Stated exercise → Copy exactly the block of lines between the one containing "Turn this picture" and the one containing "EDGE_RINGS = 5", inclusive.

# start of Given data

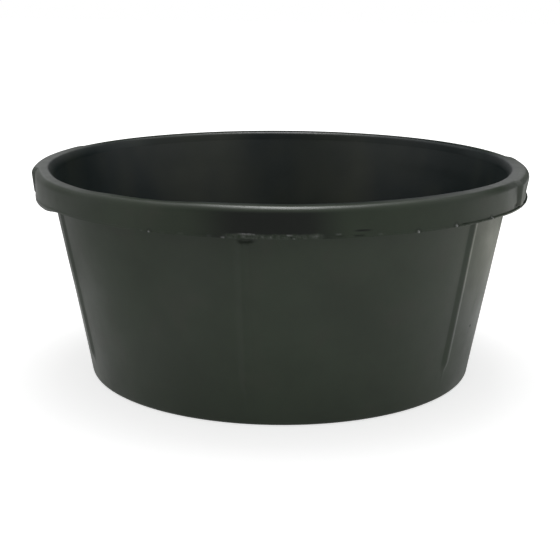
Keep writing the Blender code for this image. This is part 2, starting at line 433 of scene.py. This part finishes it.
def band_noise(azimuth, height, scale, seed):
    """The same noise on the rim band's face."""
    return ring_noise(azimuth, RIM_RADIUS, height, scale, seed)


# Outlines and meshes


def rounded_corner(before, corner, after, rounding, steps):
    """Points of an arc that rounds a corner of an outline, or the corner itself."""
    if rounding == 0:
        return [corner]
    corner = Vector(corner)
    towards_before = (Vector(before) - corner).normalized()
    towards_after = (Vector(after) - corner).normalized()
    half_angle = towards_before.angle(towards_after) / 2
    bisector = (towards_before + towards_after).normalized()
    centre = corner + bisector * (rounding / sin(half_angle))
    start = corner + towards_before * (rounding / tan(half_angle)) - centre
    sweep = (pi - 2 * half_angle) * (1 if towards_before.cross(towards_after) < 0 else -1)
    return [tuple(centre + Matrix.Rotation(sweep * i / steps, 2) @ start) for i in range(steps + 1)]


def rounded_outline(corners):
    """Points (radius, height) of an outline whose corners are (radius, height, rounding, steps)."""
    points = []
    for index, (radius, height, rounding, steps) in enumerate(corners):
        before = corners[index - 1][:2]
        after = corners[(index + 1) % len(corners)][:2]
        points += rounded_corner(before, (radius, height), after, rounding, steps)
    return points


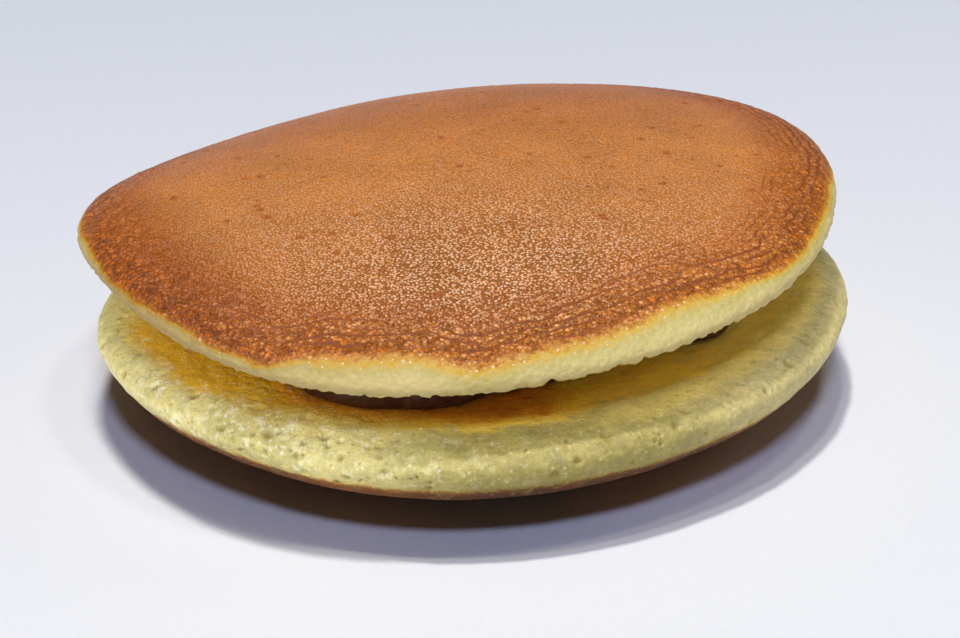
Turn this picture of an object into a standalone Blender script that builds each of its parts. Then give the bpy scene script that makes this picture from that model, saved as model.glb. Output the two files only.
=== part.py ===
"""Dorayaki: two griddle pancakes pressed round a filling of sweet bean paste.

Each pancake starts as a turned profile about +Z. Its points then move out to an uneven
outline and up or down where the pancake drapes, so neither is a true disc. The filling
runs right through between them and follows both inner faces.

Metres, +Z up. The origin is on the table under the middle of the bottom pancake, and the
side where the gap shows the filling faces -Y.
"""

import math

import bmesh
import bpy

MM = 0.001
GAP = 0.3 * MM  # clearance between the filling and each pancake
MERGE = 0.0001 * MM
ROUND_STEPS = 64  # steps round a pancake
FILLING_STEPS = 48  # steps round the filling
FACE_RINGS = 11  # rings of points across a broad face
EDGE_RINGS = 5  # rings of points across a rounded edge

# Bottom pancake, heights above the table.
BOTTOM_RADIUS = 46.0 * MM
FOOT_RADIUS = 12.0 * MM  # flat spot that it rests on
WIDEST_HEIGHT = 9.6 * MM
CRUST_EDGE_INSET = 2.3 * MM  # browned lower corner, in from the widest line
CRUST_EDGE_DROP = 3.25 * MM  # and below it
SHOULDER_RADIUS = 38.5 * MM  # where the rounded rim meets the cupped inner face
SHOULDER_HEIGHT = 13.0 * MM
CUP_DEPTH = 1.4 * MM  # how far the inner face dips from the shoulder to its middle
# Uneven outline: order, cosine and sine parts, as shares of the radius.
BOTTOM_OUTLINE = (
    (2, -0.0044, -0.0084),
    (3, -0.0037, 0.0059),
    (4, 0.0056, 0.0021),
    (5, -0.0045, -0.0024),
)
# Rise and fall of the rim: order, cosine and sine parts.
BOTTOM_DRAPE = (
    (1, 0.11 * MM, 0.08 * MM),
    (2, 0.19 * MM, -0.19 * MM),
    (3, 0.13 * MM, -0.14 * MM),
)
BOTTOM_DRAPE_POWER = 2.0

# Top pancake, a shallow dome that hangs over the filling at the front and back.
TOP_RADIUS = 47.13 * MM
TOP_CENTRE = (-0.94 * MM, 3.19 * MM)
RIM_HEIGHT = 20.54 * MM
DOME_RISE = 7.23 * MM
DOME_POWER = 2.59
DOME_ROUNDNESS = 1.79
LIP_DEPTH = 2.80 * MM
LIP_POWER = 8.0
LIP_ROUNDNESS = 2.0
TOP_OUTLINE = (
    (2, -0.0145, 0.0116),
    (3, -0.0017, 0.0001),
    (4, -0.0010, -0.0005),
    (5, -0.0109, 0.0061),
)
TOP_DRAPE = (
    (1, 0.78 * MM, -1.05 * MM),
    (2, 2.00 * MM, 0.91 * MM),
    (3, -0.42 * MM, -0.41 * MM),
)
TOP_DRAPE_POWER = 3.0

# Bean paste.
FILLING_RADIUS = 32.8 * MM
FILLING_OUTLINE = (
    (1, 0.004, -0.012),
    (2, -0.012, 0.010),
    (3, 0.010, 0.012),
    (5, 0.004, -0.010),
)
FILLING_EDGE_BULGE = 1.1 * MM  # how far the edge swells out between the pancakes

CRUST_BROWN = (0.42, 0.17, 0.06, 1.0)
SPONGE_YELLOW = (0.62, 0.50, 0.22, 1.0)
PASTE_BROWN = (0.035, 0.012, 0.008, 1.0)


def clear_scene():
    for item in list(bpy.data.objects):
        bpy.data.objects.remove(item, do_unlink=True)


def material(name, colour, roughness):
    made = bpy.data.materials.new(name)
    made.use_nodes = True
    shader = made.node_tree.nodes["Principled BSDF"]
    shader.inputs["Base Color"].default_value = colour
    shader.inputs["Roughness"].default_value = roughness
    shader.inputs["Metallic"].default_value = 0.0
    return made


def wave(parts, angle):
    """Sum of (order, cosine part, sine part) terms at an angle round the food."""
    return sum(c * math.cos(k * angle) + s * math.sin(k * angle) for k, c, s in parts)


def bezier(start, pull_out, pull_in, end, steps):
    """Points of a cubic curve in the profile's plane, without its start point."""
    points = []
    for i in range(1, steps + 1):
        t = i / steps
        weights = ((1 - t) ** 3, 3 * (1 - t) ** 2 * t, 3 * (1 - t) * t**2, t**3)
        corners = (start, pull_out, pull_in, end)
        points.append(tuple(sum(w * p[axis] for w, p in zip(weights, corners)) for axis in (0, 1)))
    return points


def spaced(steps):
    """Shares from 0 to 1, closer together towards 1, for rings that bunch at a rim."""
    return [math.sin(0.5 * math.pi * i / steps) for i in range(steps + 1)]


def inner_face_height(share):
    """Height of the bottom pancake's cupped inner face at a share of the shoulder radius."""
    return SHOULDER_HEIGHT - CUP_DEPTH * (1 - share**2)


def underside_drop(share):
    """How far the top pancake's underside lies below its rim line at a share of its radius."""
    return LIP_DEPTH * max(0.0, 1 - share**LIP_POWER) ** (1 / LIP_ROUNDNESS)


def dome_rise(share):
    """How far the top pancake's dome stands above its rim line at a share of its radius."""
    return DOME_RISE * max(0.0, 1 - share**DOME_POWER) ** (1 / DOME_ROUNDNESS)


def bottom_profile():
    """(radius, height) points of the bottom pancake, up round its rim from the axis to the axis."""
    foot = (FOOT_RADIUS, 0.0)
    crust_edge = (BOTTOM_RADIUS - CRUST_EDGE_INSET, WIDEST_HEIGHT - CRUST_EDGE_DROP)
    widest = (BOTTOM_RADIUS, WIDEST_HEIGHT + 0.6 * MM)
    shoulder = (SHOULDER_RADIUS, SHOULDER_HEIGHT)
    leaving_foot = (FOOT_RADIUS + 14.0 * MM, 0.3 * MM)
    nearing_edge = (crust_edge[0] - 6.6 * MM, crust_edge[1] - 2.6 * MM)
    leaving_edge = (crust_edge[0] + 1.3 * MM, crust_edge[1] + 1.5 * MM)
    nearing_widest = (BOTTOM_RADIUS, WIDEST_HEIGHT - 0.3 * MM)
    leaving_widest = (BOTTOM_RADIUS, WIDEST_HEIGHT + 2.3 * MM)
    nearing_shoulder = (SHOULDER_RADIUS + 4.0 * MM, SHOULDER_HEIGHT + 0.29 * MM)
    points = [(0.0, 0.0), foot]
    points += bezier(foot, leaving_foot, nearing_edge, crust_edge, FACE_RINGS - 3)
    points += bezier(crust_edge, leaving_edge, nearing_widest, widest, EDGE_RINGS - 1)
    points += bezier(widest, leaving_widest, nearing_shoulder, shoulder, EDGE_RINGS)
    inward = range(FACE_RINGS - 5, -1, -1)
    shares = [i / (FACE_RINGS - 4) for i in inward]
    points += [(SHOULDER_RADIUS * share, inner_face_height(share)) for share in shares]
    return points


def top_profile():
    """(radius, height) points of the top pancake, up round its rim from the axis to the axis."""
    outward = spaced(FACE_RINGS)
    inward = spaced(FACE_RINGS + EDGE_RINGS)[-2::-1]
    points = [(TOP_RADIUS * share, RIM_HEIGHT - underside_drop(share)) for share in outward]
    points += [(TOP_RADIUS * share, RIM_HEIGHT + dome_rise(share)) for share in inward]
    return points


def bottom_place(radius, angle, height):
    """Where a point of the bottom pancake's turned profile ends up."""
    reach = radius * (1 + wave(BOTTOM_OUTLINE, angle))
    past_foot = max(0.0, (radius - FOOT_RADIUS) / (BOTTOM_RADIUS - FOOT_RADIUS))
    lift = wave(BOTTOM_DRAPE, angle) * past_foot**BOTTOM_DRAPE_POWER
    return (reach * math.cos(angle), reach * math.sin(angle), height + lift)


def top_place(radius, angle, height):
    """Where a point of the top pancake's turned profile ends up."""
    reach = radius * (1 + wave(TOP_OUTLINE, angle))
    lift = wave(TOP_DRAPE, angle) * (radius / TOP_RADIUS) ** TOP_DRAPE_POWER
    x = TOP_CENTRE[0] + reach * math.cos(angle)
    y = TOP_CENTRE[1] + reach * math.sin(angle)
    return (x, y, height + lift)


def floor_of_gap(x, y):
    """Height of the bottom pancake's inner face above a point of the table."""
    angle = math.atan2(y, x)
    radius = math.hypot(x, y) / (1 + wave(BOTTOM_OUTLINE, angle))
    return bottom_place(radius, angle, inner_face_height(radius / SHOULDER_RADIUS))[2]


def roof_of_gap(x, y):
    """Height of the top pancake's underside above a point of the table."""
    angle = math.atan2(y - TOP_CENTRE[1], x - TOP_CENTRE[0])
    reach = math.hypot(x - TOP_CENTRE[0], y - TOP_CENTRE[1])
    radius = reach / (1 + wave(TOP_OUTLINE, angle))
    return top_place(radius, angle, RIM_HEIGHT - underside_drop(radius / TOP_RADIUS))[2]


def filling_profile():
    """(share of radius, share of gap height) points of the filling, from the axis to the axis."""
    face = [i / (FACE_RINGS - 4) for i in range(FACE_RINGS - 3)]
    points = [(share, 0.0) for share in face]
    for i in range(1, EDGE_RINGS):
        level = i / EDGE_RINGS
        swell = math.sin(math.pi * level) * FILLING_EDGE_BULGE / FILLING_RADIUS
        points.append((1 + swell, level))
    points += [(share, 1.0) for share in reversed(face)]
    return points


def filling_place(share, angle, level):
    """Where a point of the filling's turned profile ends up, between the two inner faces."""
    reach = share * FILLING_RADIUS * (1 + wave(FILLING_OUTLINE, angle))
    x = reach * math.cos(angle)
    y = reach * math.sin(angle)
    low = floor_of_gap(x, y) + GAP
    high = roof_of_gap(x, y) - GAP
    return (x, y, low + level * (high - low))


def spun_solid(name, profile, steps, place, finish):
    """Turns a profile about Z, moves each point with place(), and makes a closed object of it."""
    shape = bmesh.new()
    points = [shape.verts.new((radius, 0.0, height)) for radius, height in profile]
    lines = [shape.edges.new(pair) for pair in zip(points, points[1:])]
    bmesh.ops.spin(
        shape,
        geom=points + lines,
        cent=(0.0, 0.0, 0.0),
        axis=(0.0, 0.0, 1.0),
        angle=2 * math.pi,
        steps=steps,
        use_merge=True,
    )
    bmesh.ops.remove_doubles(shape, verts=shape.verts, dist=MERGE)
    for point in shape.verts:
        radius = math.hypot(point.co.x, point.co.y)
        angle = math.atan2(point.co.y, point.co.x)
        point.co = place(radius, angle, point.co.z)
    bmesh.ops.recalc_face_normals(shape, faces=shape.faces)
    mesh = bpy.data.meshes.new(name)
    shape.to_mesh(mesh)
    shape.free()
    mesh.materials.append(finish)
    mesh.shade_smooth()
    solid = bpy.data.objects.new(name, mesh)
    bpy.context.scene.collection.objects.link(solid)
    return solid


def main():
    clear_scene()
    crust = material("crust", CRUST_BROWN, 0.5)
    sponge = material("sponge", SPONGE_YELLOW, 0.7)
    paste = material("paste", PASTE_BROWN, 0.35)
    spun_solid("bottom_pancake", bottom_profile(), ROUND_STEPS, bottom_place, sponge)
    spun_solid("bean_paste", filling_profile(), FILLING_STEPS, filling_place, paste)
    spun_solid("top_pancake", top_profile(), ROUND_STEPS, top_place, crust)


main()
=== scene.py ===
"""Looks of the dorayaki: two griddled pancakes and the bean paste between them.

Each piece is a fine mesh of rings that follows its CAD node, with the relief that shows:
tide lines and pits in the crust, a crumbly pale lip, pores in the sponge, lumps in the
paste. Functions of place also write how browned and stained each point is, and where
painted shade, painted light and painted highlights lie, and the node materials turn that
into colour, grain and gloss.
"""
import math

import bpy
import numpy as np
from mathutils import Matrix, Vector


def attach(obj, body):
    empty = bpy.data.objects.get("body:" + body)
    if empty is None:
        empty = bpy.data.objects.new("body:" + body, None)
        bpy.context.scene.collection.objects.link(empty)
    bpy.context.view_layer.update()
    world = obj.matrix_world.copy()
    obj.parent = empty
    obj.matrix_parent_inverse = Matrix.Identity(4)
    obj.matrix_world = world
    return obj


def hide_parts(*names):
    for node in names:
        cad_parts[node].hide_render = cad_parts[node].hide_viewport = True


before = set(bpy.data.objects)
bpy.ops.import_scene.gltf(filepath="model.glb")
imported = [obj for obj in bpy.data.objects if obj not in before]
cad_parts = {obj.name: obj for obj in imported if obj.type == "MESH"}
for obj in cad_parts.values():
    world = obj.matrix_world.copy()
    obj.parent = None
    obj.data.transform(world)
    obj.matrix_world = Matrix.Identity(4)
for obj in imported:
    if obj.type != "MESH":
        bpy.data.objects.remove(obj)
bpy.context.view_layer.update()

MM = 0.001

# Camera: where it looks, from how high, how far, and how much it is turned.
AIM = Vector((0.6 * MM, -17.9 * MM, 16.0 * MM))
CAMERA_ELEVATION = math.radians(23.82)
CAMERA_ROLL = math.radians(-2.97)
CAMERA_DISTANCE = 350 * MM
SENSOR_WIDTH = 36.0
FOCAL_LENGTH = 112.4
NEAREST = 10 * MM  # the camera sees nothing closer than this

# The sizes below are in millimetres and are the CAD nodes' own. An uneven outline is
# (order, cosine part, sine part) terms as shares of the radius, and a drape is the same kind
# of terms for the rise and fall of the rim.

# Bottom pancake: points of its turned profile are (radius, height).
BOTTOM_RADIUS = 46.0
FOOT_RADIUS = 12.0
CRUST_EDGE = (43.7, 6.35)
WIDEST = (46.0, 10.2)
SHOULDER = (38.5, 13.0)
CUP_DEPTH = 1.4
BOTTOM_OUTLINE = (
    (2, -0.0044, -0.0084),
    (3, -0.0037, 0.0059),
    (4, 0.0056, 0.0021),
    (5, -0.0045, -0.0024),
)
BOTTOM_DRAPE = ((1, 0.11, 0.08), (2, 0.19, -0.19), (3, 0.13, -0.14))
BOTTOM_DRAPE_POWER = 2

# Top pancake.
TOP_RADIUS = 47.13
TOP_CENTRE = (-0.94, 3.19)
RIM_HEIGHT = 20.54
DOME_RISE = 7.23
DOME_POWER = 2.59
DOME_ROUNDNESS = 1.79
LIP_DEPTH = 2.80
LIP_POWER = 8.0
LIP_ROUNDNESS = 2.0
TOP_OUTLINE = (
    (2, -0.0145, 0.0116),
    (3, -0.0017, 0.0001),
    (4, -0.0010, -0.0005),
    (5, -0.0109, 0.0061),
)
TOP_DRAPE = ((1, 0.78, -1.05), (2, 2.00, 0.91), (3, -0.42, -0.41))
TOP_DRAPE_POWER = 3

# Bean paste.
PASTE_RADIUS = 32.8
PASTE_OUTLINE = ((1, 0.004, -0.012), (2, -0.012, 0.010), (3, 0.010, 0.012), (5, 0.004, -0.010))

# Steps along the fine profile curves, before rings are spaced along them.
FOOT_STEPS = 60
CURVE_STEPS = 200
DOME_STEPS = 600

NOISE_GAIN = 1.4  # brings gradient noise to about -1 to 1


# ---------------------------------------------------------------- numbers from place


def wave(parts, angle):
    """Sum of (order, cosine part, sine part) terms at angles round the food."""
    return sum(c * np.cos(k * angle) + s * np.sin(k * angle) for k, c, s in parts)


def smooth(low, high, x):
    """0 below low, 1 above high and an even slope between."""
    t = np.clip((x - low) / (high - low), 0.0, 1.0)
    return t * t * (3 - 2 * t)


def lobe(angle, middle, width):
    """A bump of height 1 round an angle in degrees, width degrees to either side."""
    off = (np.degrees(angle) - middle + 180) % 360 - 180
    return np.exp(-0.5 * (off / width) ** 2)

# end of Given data

Solution below →
Turn this picture of an object into a standalone Blender script that builds each of its parts. Then give the bpy scene script that makes this picture from that model, saved as model.glb. Output the two files only.
=== part.py ===
"""Dorayaki: two griddle pancakes pressed round a filling of sweet bean paste.

Each pancake starts as a turned profile about +Z. Its points then move out to an uneven
outline and up or down where the pancake drapes, so neither is a true disc. The filling
runs right through between them and follows both inner faces.

Metres, +Z up. The origin is on the table under the middle of the bottom pancake, and the
side where the gap shows the filling faces -Y.
"""

import math

import bmesh
import bpy

MM = 0.001
GAP = 0.3 * MM  # clearance between the filling and each pancake
MERGE = 0.0001 * MM
ROUND_STEPS = 64  # steps round a pancake
FILLING_STEPS = 48  # steps round the filling
FACE_RINGS = 11  # rings of points across a broad face
EDGE_RINGS = 5  # rings of points across a rounded edge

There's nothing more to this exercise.